As the start of her final volleyball postseason draws near, McManus is a valuable four-year leader in No. 10-ranked Columbus’ quest to return to state. In addition to her success in volleyball, she has won a state doubles title and played on three state championship tennis teams.

“She is just so respected by everyone that no matter what she says or how she says it, everybody is going to respond,” Nuss said. “She’s the first one to go up to a player who’s struggling and kind of coach them on the court. She has an ability to keep the team on board and going. ... She always has that focus on everyone. She’s an extremely strong leader.”

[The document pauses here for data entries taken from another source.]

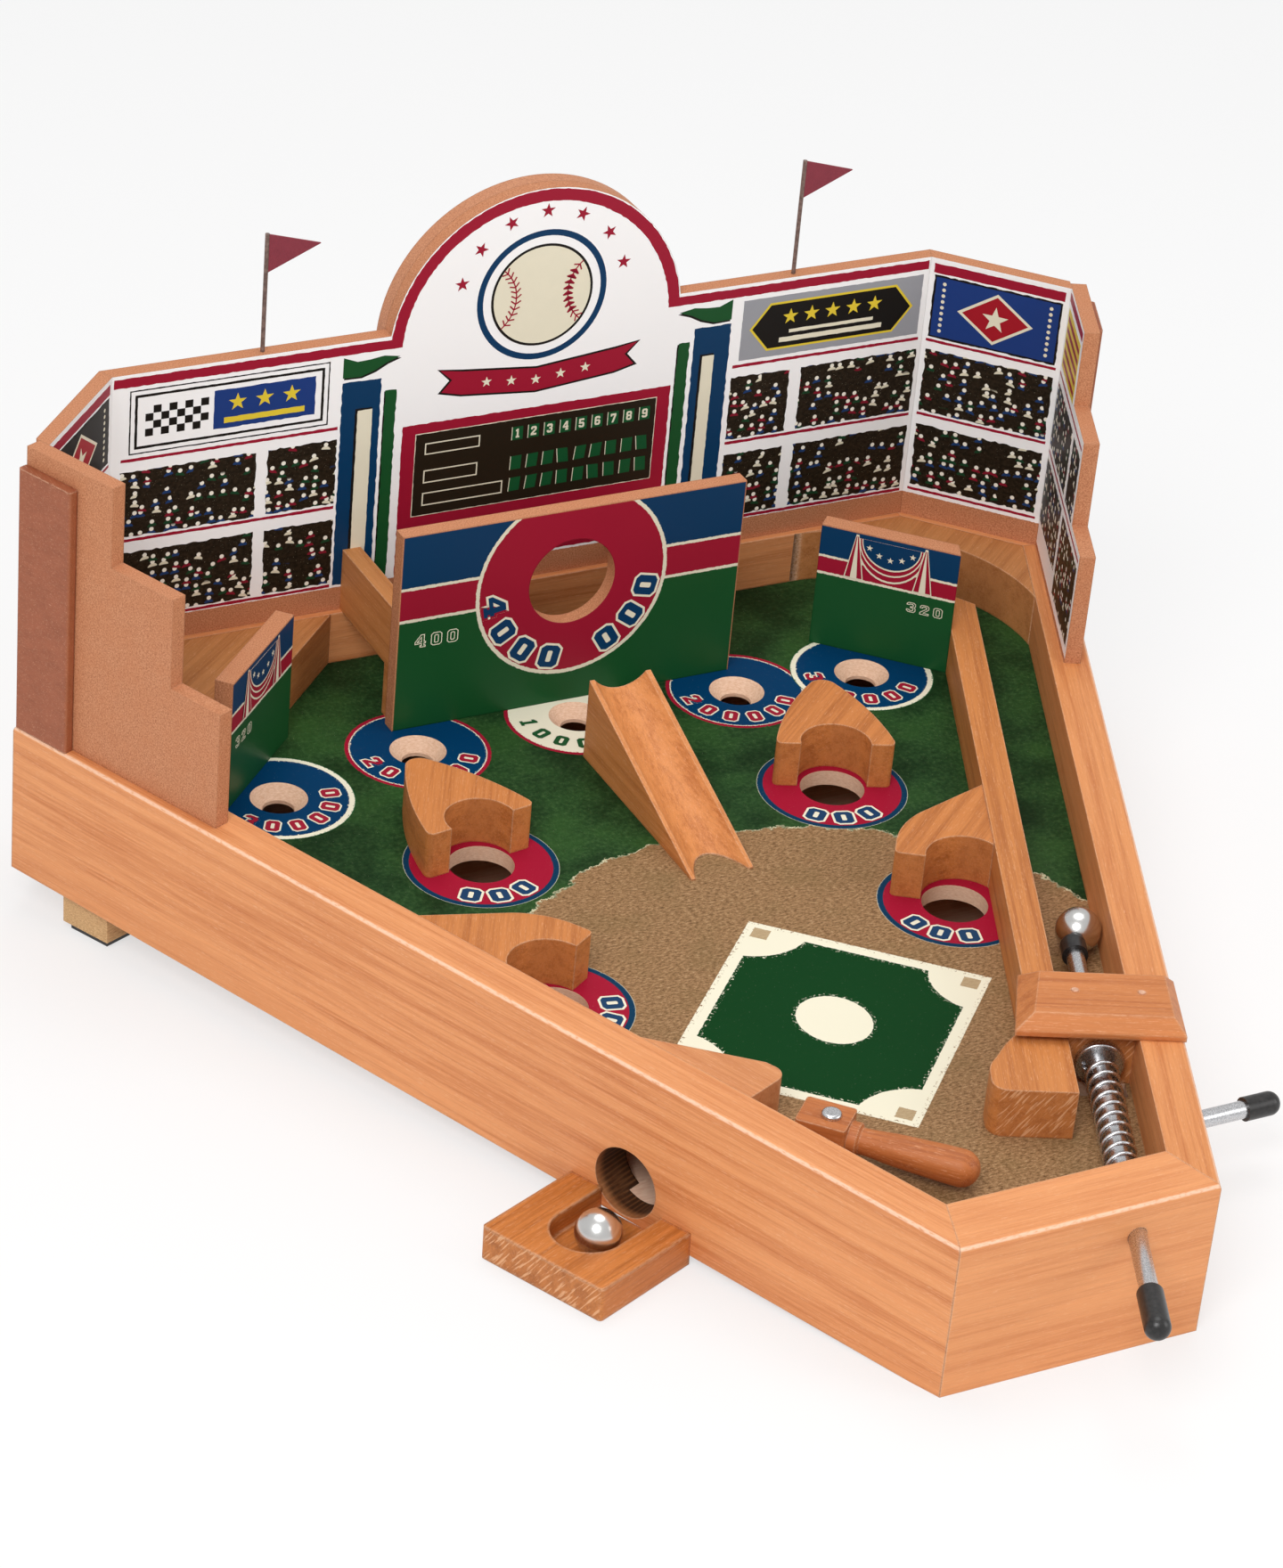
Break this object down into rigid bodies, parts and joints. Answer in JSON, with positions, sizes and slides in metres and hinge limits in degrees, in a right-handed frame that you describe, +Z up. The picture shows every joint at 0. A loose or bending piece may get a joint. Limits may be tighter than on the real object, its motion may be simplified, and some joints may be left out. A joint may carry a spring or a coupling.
{
  "type": "tabletop pinball game",
  "caption": "Tapered wooden tabletop pinball game with raked playfield, scoring cups, spring plunger, lever-driven bat and a painted stadium backdrop.",
  "frame": {"origin": "middle of the flat under the front rail, on the surface the game stands on", "axes": "+Z up, +Y from the player's end towards the stadium, +X to the player's right"},
  "size_m": [0.429, 0.4808, 0.2379],
  "materials": {
    "rail_wood": "satin oiled",
    "trim_wood": "satin oiled",
    "bat_wood": "satin stained",
    "playfield_print": "printed, satin",
    "plywood": "raw",
    "printed_board": "printed, satin",
    "stained_wood": "stained, matte",
    "pole_metal": "dull",
    "pennant": "matte",
    "steel": "polished",
    "ball_steel": "mirror",
    "rubber": "satin"
  },
  "bodies": {
    "box": {"front_rail": "rail_wood", "left_rail": "rail_wood", "right_rail": "rail_wood", "back_rail": "rail_wood", "corner_rail_left": "rail_wood", "corner_rail_right": "rail_wood", "ball_tray": "rail_wood", "lane_divider": "trim_wood", "left_guide": "trim_wood", "bridge": "trim_wood", "plunger_block": "trim_wood", "bumper_upper_left": "trim_wood", "bumper_upper_right": "trim_wood", "bumper_lower_left": "trim_wood", "bumper_lower_right": "trim_wood", "ramp": "trim_wood", "left_filler": "trim_wood", "right_filler": "trim_wood", "bracket_left": "trim_wood", "bracket_right": "trim_wood", "lever_block": "trim_wood", "playfield": "playfield_print", "base_panel": "plywood", "return_deflector": "plywood", "rear_foot_left": "plywood", "rear_foot_right": "plywood", "main_board": "printed_board", "arch_backing": "printed_board", "angled_panel_left": "printed_board", "angled_panel_right": "printed_board", "wing_left": "printed_board", "wing_right": "printed_board", "home_run_board": "printed_board", "bunting_board_left": "printed_board", "bunting_board_right": "printed_board", "batten_left": "stained_wood", "batten_right": "stained_wood", "flag_pole_left": "pole_metal", "flag_pole_right": "pole_metal", "pennant_left": "pennant", "pennant_right": "pennant", "plunger_spring": "steel", "bridge_nails": "steel", "rubber_pad_left": "rubber", "rubber_pad_right": "rubber"},
    "plunger": {"plunger_rod": "steel", "plunger_tip": "rubber", "plunger_collar": "steel", "plunger_cap": "rubber"},
    "bat": {"bat": "bat_wood", "bat_spindle": "steel", "bat_crank": "steel"},
    "lever": {"lever_rod": "steel", "lever_cap": "rubber"},
    "lane_ball": {"lane_ball": "ball_steel"},
    "tray_ball": {"tray_ball": "ball_steel"}
  },
  "joints": [
    {"name": "plunger_pull", "type": "slide", "parent": "box", "child": "plunger", "axis": [-0.4011, -0.9151, -0.0416], "range_m": [0, 0.028], "stiffness_N_per_m": 150, "springref_m": -0.003, "deforming": ["plunger_spring"]},
    {"name": "lever_pull", "type": "slide", "parent": "box", "child": "lever", "axis": [1, 0, 0], "range_m": [0, 0.01221], "stiffness_N_per_m": 150, "springref_m": -0.003},
    {"name": "bat_swing", "type": "hinge", "parent": "box", "child": "bat", "pos_m": [-0.0473, 0.07571, 0.04083], "axis": [0, -0.0454, 0.999], "range_deg": [0, 66]},
    {"name": "lane_ball_roll", "type": "slide", "parent": "box", "child": "lane_ball", "axis": [0.4011, 0.9151, 0.0416], "range_m": [0, 0.15]},
    {"name": "tray_ball_lift", "type": "slide", "parent": "box", "child": "tray_ball", "axis": [0, 0, 1], "range_m": [0, 0.04]}
  ],
  "couplings": [
    {"joint": "bat_swing", "follows": "lever_pull", "rad_per_m": 94.295}
  ]
}
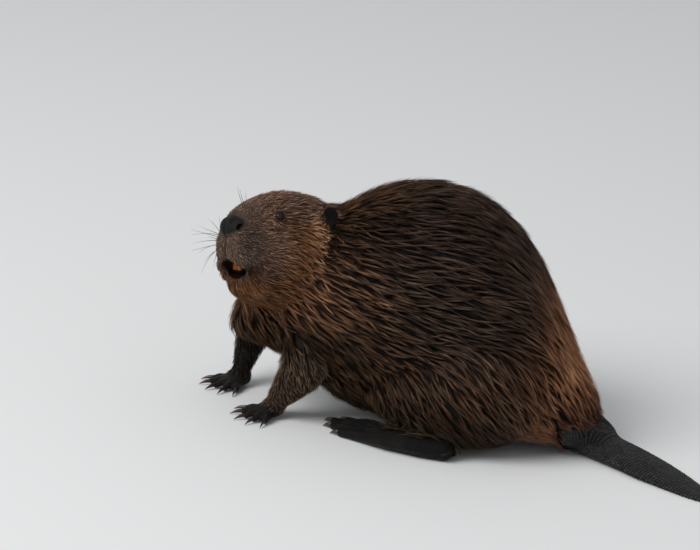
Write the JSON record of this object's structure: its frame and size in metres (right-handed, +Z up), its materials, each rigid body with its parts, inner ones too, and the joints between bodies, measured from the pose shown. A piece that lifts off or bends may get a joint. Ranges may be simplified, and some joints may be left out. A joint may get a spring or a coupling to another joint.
{
  "type": "beaver",
  "caption": "Still, life-size North American beaver, hunched on its hind feet with its forefeet down, head turned to its left and a flat scaly tail behind.",
  "frame": {"origin": "on the floor, under the middle of the whole animal's box", "axes": "+Z up, -Y towards the animal's front, +X to the animal's own left"},
  "size_m": [0.3198, 0.7384, 0.3436],
  "materials": {
    "coat": "wet brown guard hair in pointed locks, reddish on the ridges and near black between them",
    "dark_coat": "short blackish-brown hair",
    "nose_leather": "moist dark leather",
    "foot_leather": "wrinkled dark leather",
    "tail_scale": "dark grey leather in small flat scales",
    "claw": "pinkish-brown horn with a soft sheen",
    "tooth": "smooth orange enamel",
    "eye": "wet black"
  },
  "bodies": {
    "root": {"trunk": "coat", "neck": "coat", "head": "coat", "lower_jaw": "coat", "nose": "nose_leather", "eye_left": "eye", "ear_left": "dark_coat", "incisor_left": "tooth", "foreleg_left": "dark_coat", "hind_leg_left": "coat", "forepaw_left": "foot_leather", "hind_foot_left": "foot_leather", "fore_claw_left_1": "claw", "fore_claw_left_2": "claw", "fore_claw_left_3": "claw", "fore_claw_left_4": "claw", "fore_claw_left_5": "claw", "hind_claw_left_1": "claw", "hind_claw_left_2": "claw", "hind_claw_left_3": "claw", "hind_claw_left_4": "claw", "hind_claw_left_5": "claw", "eye_right": "eye", "ear_right": "dark_coat", "incisor_right": "tooth", "foreleg_right": "dark_coat", "hind_leg_right": "coat", "forepaw_right": "foot_leather", "hind_foot_right": "foot_leather", "fore_claw_right_1": "claw", "fore_claw_right_2": "claw", "fore_claw_right_3": "claw", "fore_claw_right_4": "claw", "fore_claw_right_5": "claw", "hind_claw_right_1": "claw", "hind_claw_right_2": "claw", "hind_claw_right_3": "claw", "hind_claw_right_4": "claw", "hind_claw_right_5": "claw", "tail_base": "coat", "tail": "tail_scale"}
  },
  "joints": []
}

Adding to the friendships she’s built on her high school team, McManus has enjoyed traveling the country with the local Six Pack and CIA club programs.

“It’s been the greatest experience of my life,” she said.

McManus has served in the back row role as a libero on her club teams, a position she plans to play in college, while she is relied on to also take swings as a full-rotation player for her high school.

“It’s different, for sure,” McManus said. “I love the high school season because I get to do both. When you’re not having the best passing day, you can have hitting to help that out. If you’re not having the best hitting day, you can pass instead.”

As McManus has seen some of her teammates take on larger roles within the attack and back row this season, Nuss likes the calming presence she provides.

“You trust her when she has the ball,” Nuss said. “We play her all the way around just because of her sense of the court and what’s open.”

As for her back row work, Nuss added. “She just sees it. There’s no way to coach a kid to just respond to the ball the way she does.”

Through a challenging conference and weekend tournament schedule, Columbus appears to be hitting its stride in recent weeks. The Sailors made a strong run into the finals of their own tournament two weeks ago before earning tournament wins over 3A’s No. 6 Assumption and 4A’s No. 4 Xavier last weekend.

“I think we worried too much in the beginning of the season,” McManus added. “We’ve really relaxed and tried to get the job done. ... Volleyball has become a place for our whole team where we can have no stress and just be together as friends.

“That’s how we’re successful. It’s not one person doing the job. It’s six people plus everyone on the bench.”